Exercise => Output every entry exactly as written.

-- -- --

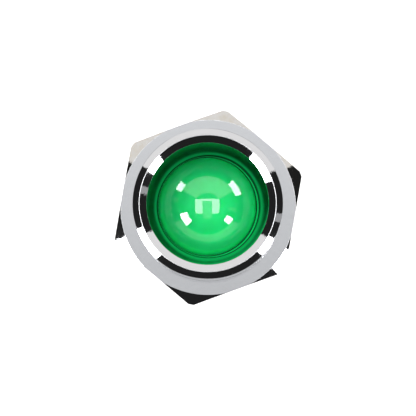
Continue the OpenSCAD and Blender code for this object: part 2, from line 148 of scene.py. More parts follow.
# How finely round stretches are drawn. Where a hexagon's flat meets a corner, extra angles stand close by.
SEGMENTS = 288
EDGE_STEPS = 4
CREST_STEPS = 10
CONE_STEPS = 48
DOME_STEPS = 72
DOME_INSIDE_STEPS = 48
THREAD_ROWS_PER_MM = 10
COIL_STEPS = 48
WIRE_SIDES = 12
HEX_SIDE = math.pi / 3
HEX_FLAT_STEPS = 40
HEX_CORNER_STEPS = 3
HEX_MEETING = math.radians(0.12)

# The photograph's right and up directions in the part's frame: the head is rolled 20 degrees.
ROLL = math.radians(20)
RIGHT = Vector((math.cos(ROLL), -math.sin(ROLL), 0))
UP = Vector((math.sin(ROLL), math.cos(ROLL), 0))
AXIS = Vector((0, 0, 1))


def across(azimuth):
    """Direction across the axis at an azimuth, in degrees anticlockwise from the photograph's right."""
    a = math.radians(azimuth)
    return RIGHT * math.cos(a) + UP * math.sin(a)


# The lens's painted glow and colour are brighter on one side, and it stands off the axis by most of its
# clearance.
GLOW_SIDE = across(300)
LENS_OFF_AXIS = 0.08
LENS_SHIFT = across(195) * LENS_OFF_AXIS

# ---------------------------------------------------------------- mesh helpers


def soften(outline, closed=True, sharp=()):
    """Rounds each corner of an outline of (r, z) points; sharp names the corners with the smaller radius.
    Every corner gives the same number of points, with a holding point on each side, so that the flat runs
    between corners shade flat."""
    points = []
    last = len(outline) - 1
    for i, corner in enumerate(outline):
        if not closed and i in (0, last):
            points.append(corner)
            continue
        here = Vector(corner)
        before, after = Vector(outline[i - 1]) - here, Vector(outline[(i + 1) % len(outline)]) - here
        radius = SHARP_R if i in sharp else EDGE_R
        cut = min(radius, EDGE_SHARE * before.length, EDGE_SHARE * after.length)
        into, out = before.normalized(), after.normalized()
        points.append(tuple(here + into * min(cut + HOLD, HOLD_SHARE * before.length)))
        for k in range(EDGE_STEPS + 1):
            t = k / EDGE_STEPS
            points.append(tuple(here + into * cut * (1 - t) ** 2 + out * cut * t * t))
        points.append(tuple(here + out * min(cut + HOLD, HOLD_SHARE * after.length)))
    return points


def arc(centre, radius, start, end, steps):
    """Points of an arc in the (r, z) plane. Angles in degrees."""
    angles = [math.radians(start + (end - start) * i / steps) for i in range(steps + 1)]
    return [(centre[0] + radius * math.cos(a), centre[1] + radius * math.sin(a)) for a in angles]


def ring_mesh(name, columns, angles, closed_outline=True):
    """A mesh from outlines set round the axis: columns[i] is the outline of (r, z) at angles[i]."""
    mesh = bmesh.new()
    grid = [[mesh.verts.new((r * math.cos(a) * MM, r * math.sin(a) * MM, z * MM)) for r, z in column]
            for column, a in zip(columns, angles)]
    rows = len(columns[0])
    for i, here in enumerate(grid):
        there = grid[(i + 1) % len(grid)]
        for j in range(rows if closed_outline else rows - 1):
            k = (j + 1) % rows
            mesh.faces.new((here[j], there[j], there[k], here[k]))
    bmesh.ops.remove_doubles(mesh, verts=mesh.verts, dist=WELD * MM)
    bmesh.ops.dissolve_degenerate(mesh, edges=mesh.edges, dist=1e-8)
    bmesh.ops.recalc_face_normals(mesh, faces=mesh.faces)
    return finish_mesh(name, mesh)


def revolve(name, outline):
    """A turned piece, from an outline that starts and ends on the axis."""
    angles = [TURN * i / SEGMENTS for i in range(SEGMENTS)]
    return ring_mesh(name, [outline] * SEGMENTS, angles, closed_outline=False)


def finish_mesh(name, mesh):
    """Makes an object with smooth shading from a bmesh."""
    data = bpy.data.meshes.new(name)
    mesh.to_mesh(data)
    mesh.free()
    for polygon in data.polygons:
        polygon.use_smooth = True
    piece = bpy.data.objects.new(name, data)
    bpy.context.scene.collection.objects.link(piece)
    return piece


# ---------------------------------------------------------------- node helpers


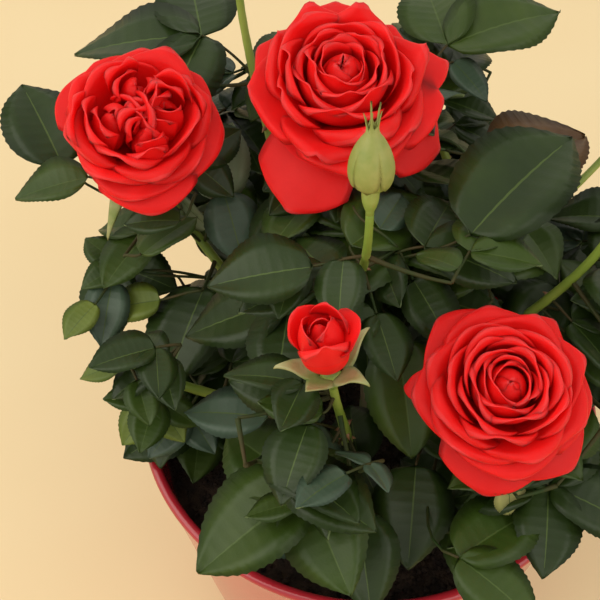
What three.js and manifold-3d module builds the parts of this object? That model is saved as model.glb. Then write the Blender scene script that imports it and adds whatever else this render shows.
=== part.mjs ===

-- -- --

Response to this exercise =>
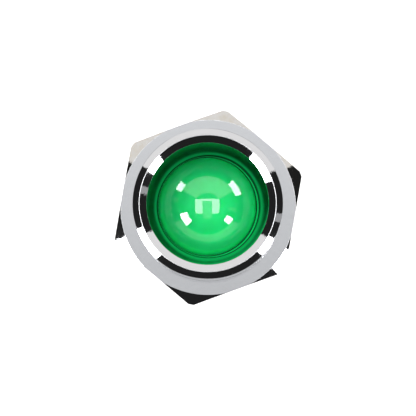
Continue the OpenSCAD and Blender code for this object: part 2, from line 148 of scene.py. More parts follow.
# How finely round stretches are drawn. Where a hexagon's flat meets a corner, extra angles stand close by.
SEGMENTS = 288
EDGE_STEPS = 4
CREST_STEPS = 10
CONE_STEPS = 48
DOME_STEPS = 72
DOME_INSIDE_STEPS = 48
THREAD_ROWS_PER_MM = 10
COIL_STEPS = 48
WIRE_SIDES = 12
HEX_SIDE = math.pi / 3
HEX_FLAT_STEPS = 40
HEX_CORNER_STEPS = 3
HEX_MEETING = math.radians(0.12)

# The photograph's right and up directions in the part's frame: the head is rolled 20 degrees.
ROLL = math.radians(20)
RIGHT = Vector((math.cos(ROLL), -math.sin(ROLL), 0))
UP = Vector((math.sin(ROLL), math.cos(ROLL), 0))
AXIS = Vector((0, 0, 1))


def across(azimuth):
    """Direction across the axis at an azimuth, in degrees anticlockwise from the photograph's right."""
    a = math.radians(azimuth)
    return RIGHT * math.cos(a) + UP * math.sin(a)


# The lens's painted glow and colour are brighter on one side, and it stands off the axis by most of its
# clearance.
GLOW_SIDE = across(300)
LENS_OFF_AXIS = 0.08
LENS_SHIFT = across(195) * LENS_OFF_AXIS

# ---------------------------------------------------------------- mesh helpers


def soften(outline, closed=True, sharp=()):
    """Rounds each corner of an outline of (r, z) points; sharp names the corners with the smaller radius.
    Every corner gives the same number of points, with a holding point on each side, so that the flat runs
    between corners shade flat."""
    points = []
    last = len(outline) - 1
    for i, corner in enumerate(outline):
        if not closed and i in (0, last):
            points.append(corner)
            continue
        here = Vector(corner)
        before, after = Vector(outline[i - 1]) - here, Vector(outline[(i + 1) % len(outline)]) - here
        radius = SHARP_R if i in sharp else EDGE_R
        cut = min(radius, EDGE_SHARE * before.length, EDGE_SHARE * after.length)
        into, out = before.normalized(), after.normalized()
        points.append(tuple(here + into * min(cut + HOLD, HOLD_SHARE * before.length)))
        for k in range(EDGE_STEPS + 1):
            t = k / EDGE_STEPS
            points.append(tuple(here + into * cut * (1 - t) ** 2 + out * cut * t * t))
        points.append(tuple(here + out * min(cut + HOLD, HOLD_SHARE * after.length)))
    return points


def arc(centre, radius, start, end, steps):
    """Points of an arc in the (r, z) plane. Angles in degrees."""
    angles = [math.radians(start + (end - start) * i / steps) for i in range(steps + 1)]
    return [(centre[0] + radius * math.cos(a), centre[1] + radius * math.sin(a)) for a in angles]


def ring_mesh(name, columns, angles, closed_outline=True):
    """A mesh from outlines set round the axis: columns[i] is the outline of (r, z) at angles[i]."""
    mesh = bmesh.new()
    grid = [[mesh.verts.new((r * math.cos(a) * MM, r * math.sin(a) * MM, z * MM)) for r, z in column]
            for column, a in zip(columns, angles)]
    rows = len(columns[0])
    for i, here in enumerate(grid):
        there = grid[(i + 1) % len(grid)]
        for j in range(rows if closed_outline else rows - 1):
            k = (j + 1) % rows
            mesh.faces.new((here[j], there[j], there[k], here[k]))
    bmesh.ops.remove_doubles(mesh, verts=mesh.verts, dist=WELD * MM)
    bmesh.ops.dissolve_degenerate(mesh, edges=mesh.edges, dist=1e-8)
    bmesh.ops.recalc_face_normals(mesh, faces=mesh.faces)
    return finish_mesh(name, mesh)


def revolve(name, outline):
    """A turned piece, from an outline that starts and ends on the axis."""
    angles = [TURN * i / SEGMENTS for i in range(SEGMENTS)]
    return ring_mesh(name, [outline] * SEGMENTS, angles, closed_outline=False)


def finish_mesh(name, mesh):
    """Makes an object with smooth shading from a bmesh."""
    data = bpy.data.meshes.new(name)
    mesh.to_mesh(data)
    mesh.free()
    for polygon in data.polygons:
        polygon.use_smooth = True
    piece = bpy.data.objects.new(name, data)
    bpy.context.scene.collection.objects.link(piece)
    return piece


# ---------------------------------------------------------------- node helpers


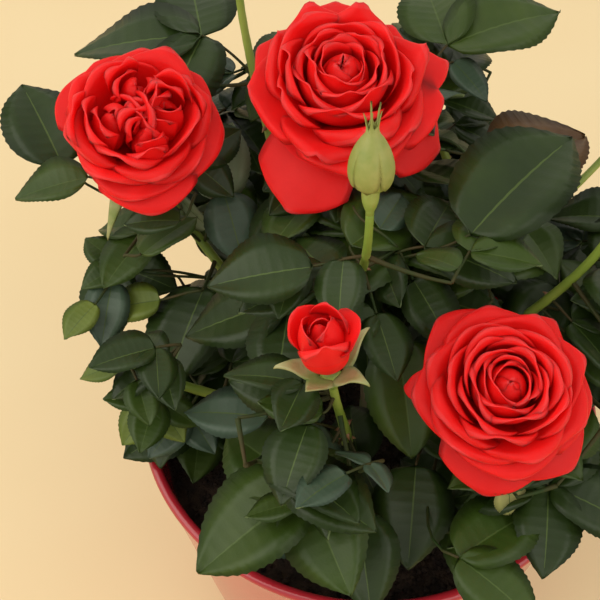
What three.js and manifold-3d module builds the parts of this object? That model is saved as model.glb. Then write the Blender scene script that imports it and adds whatever else this render shows.
=== part.mjs ===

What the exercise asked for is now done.